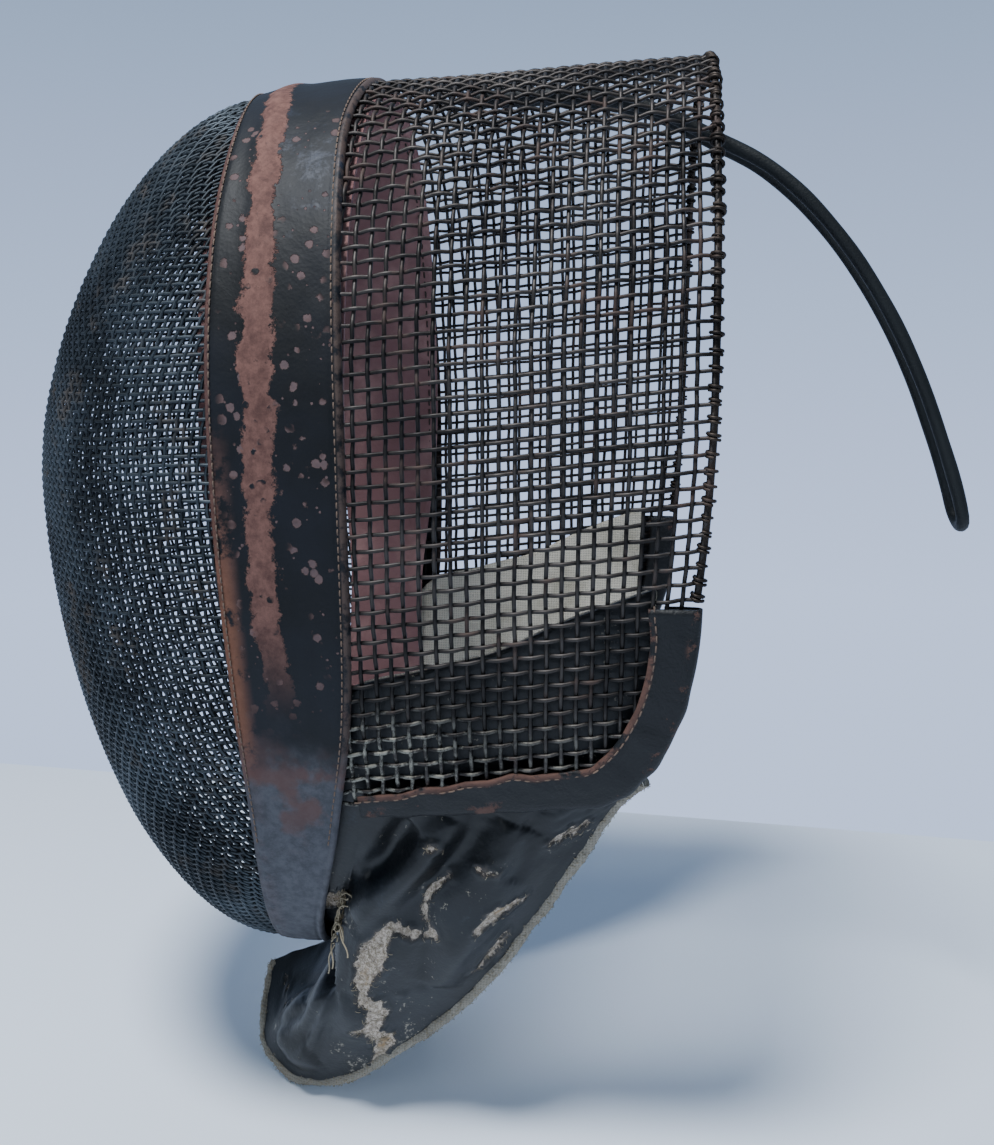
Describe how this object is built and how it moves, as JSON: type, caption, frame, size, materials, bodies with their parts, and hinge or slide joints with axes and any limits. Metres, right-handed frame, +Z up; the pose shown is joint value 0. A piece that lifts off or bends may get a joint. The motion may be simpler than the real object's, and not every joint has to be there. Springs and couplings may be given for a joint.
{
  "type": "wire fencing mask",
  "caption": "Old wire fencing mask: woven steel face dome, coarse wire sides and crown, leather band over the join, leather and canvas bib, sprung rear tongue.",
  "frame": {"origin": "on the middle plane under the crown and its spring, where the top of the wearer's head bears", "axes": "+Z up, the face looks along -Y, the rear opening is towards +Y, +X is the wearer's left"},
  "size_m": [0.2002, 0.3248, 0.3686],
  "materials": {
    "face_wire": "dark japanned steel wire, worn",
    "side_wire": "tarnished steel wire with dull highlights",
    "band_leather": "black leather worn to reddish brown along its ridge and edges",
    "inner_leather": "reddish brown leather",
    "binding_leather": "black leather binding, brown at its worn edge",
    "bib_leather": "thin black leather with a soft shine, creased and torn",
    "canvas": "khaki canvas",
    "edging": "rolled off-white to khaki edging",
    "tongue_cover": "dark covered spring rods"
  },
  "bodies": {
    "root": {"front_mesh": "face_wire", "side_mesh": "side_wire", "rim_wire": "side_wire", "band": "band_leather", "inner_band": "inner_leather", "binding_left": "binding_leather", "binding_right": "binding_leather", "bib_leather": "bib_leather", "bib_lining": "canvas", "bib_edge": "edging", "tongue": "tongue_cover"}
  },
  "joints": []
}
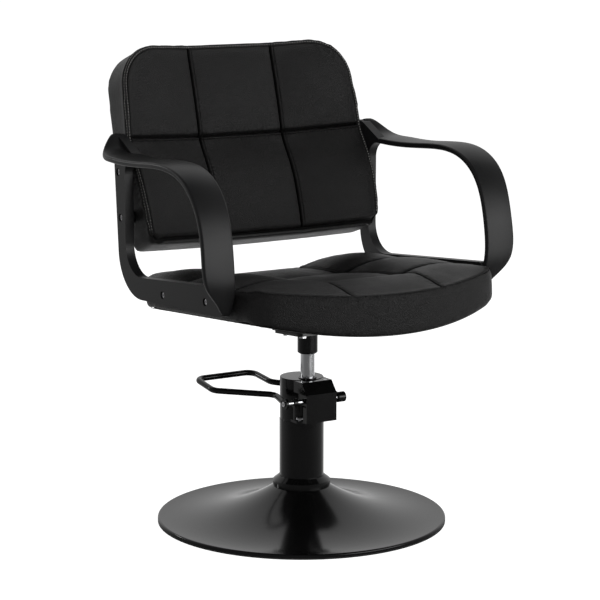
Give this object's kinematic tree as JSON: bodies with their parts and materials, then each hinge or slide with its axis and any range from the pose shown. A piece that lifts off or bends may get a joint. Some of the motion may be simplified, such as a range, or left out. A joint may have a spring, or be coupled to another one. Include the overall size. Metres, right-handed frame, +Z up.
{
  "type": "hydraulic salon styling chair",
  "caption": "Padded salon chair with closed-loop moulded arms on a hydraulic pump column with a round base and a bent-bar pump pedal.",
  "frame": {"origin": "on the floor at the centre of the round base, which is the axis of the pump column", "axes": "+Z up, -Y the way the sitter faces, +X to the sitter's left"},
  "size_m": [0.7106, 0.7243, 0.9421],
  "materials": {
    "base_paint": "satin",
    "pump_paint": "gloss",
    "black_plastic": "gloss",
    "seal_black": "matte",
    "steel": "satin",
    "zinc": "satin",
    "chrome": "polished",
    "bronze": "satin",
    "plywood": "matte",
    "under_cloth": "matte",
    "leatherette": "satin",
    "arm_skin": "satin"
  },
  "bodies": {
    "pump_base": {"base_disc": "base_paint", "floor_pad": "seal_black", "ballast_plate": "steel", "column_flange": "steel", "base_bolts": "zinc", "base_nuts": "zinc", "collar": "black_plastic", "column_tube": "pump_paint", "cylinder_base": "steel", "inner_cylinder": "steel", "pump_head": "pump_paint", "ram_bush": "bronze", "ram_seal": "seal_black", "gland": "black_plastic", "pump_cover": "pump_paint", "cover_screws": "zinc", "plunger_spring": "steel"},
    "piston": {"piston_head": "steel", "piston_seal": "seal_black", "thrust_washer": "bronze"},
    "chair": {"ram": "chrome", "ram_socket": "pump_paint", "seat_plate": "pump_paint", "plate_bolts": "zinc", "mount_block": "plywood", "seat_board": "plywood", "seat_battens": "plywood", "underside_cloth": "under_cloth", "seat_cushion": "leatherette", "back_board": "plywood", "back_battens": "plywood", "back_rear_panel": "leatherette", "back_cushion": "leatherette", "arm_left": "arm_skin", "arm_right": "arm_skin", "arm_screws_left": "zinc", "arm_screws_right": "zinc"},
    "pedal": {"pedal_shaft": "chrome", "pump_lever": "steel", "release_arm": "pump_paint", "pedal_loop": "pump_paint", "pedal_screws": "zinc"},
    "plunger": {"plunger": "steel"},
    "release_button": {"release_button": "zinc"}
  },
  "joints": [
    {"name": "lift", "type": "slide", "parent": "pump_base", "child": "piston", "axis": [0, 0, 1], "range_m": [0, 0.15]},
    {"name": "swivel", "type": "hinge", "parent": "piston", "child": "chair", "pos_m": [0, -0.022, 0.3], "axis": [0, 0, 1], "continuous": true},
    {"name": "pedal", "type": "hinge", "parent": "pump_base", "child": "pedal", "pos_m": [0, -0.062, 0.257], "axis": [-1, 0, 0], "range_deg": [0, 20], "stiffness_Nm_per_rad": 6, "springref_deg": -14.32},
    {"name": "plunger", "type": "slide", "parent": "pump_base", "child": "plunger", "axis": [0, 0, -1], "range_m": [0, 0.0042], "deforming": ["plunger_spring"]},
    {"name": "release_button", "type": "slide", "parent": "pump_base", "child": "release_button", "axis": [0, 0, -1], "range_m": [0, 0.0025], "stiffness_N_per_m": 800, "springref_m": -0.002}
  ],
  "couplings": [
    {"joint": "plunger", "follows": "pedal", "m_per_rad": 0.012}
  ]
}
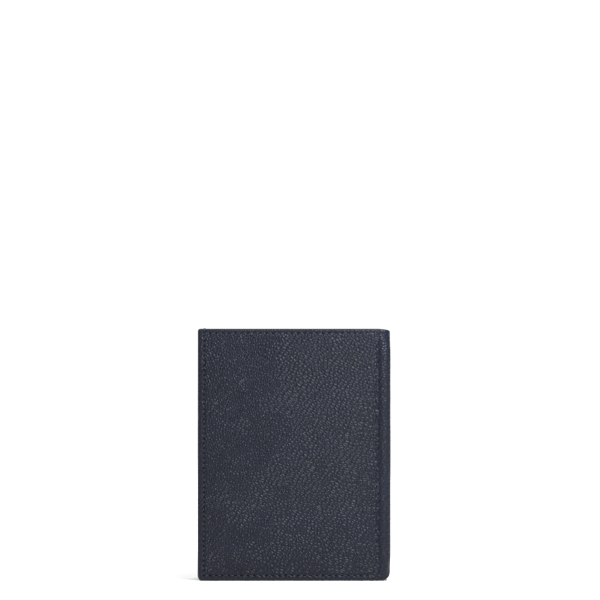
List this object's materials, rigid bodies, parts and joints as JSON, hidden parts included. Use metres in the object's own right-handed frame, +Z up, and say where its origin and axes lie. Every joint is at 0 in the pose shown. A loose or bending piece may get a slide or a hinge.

----

= WHAT YOU NEED TO DO =
Quote the listing in full, please, keeping every line exact.

= ANSWER TO THIS PROBLEM =
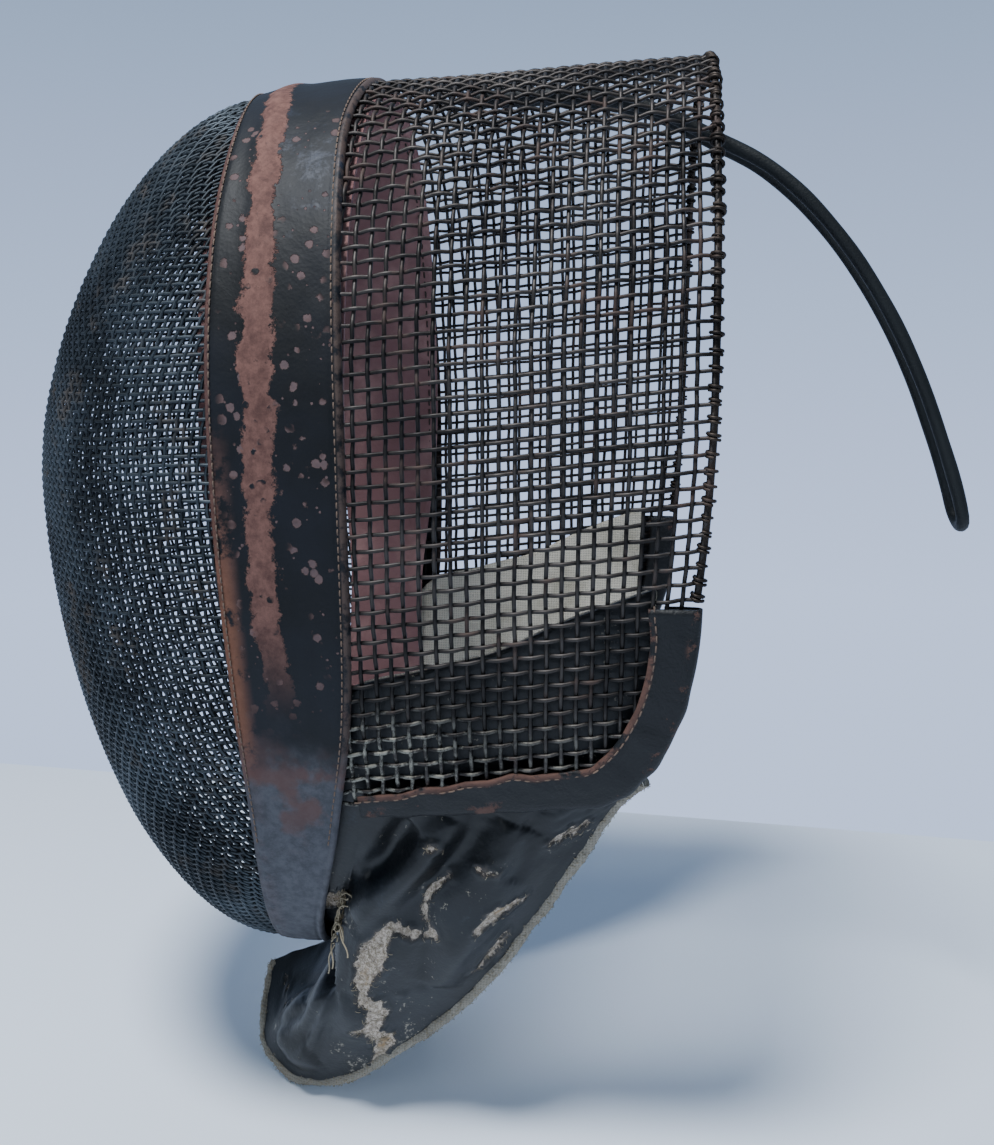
Describe how this object is built and how it moves, as JSON: type, caption, frame, size, materials, bodies with their parts, and hinge or slide joints with axes and any limits. Metres, right-handed frame, +Z up; the pose shown is joint value 0. A piece that lifts off or bends may get a joint. The motion may be simpler than the real object's, and not every joint has to be there. Springs and couplings may be given for a joint.
{
  "type": "wire fencing mask",
  "caption": "Old wire fencing mask: woven steel face dome, coarse wire sides and crown, leather band over the join, leather and canvas bib, sprung rear tongue.",
  "frame": {"origin": "on the middle plane under the crown and its spring, where the top of the wearer's head bears", "axes": "+Z up, the face looks along -Y, the rear opening is towards +Y, +X is the wearer's left"},
  "size_m": [0.2002, 0.3248, 0.3686],
  "materials": {
    "face_wire": "dark japanned steel wire, worn",
    "side_wire": "tarnished steel wire with dull highlights",
    "band_leather": "black leather worn to reddish brown along its ridge and edges",
    "inner_leather": "reddish brown leather",
    "binding_leather": "black leather binding, brown at its worn edge",
    "bib_leather": "thin black leather with a soft shine, creased and torn",
    "canvas": "khaki canvas",
    "edging": "rolled off-white to khaki edging",
    "tongue_cover": "dark covered spring rods"
  },
  "bodies": {
    "root": {"front_mesh": "face_wire", "side_mesh": "side_wire", "rim_wire": "side_wire", "band": "band_leather", "inner_band": "inner_leather", "binding_left": "binding_leather", "binding_right": "binding_leather", "bib_leather": "bib_leather", "bib_lining": "canvas", "bib_edge": "edging", "tongue": "tongue_cover"}
  },
  "joints": []
}
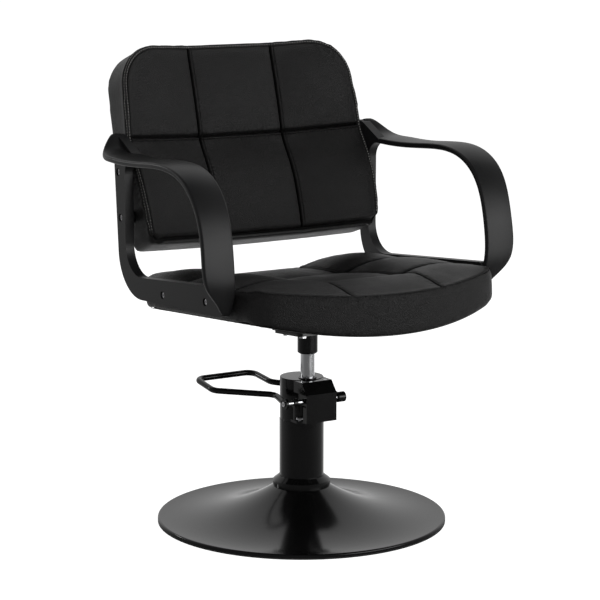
Give this object's kinematic tree as JSON: bodies with their parts and materials, then each hinge or slide with its axis and any range from the pose shown. A piece that lifts off or bends may get a joint. Some of the motion may be simplified, such as a range, or left out. A joint may have a spring, or be coupled to another one. Include the overall size. Metres, right-handed frame, +Z up.
{
  "type": "hydraulic salon styling chair",
  "caption": "Padded salon chair with closed-loop moulded arms on a hydraulic pump column with a round base and a bent-bar pump pedal.",
  "frame": {"origin": "on the floor at the centre of the round base, which is the axis of the pump column", "axes": "+Z up, -Y the way the sitter faces, +X to the sitter's left"},
  "size_m": [0.7106, 0.7243, 0.9421],
  "materials": {
    "base_paint": "satin",
    "pump_paint": "gloss",
    "black_plastic": "gloss",
    "seal_black": "matte",
    "steel": "satin",
    "zinc": "satin",
    "chrome": "polished",
    "bronze": "satin",
    "plywood": "matte",
    "under_cloth": "matte",
    "leatherette": "satin",
    "arm_skin": "satin"
  },
  "bodies": {
    "pump_base": {"base_disc": "base_paint", "floor_pad": "seal_black", "ballast_plate": "steel", "column_flange": "steel", "base_bolts": "zinc", "base_nuts": "zinc", "collar": "black_plastic", "column_tube": "pump_paint", "cylinder_base": "steel", "inner_cylinder": "steel", "pump_head": "pump_paint", "ram_bush": "bronze", "ram_seal": "seal_black", "gland": "black_plastic", "pump_cover": "pump_paint", "cover_screws": "zinc", "plunger_spring": "steel"},
    "piston": {"piston_head": "steel", "piston_seal": "seal_black", "thrust_washer": "bronze"},
    "chair": {"ram": "chrome", "ram_socket": "pump_paint", "seat_plate": "pump_paint", "plate_bolts": "zinc", "mount_block": "plywood", "seat_board": "plywood", "seat_battens": "plywood", "underside_cloth": "under_cloth", "seat_cushion": "leatherette", "back_board": "plywood", "back_battens": "plywood", "back_rear_panel": "leatherette", "back_cushion": "leatherette", "arm_left": "arm_skin", "arm_right": "arm_skin", "arm_screws_left": "zinc", "arm_screws_right": "zinc"},
    "pedal": {"pedal_shaft": "chrome", "pump_lever": "steel", "release_arm": "pump_paint", "pedal_loop": "pump_paint", "pedal_screws": "zinc"},
    "plunger": {"plunger": "steel"},
    "release_button": {"release_button": "zinc"}
  },
  "joints": [
    {"name": "lift", "type": "slide", "parent": "pump_base", "child": "piston", "axis": [0, 0, 1], "range_m": [0, 0.15]},
    {"name": "swivel", "type": "hinge", "parent": "piston", "child": "chair", "pos_m": [0, -0.022, 0.3], "axis": [0, 0, 1], "continuous": true},
    {"name": "pedal", "type": "hinge", "parent": "pump_base", "child": "pedal", "pos_m": [0, -0.062, 0.257], "axis": [-1, 0, 0], "range_deg": [0, 20], "stiffness_Nm_per_rad": 6, "springref_deg": -14.32},
    {"name": "plunger", "type": "slide", "parent": "pump_base", "child": "plunger", "axis": [0, 0, -1], "range_m": [0, 0.0042], "deforming": ["plunger_spring"]},
    {"name": "release_button", "type": "slide", "parent": "pump_base", "child": "release_button", "axis": [0, 0, -1], "range_m": [0, 0.0025], "stiffness_N_per_m": 800, "springref_m": -0.002}
  ],
  "couplings": [
    {"joint": "plunger", "follows": "pedal", "m_per_rad": 0.012}
  ]
}
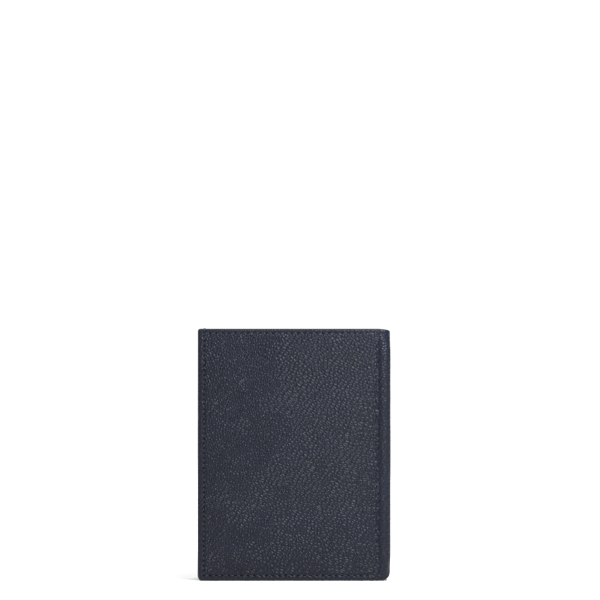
List this object's materials, rigid bodies, parts and joints as JSON, hidden parts included. Use metres in the object's own right-handed frame, +Z up, and say where its origin and axes lie. Every joint is at 0 in the pose shown. A loose or bending piece may get a slide or a hinge.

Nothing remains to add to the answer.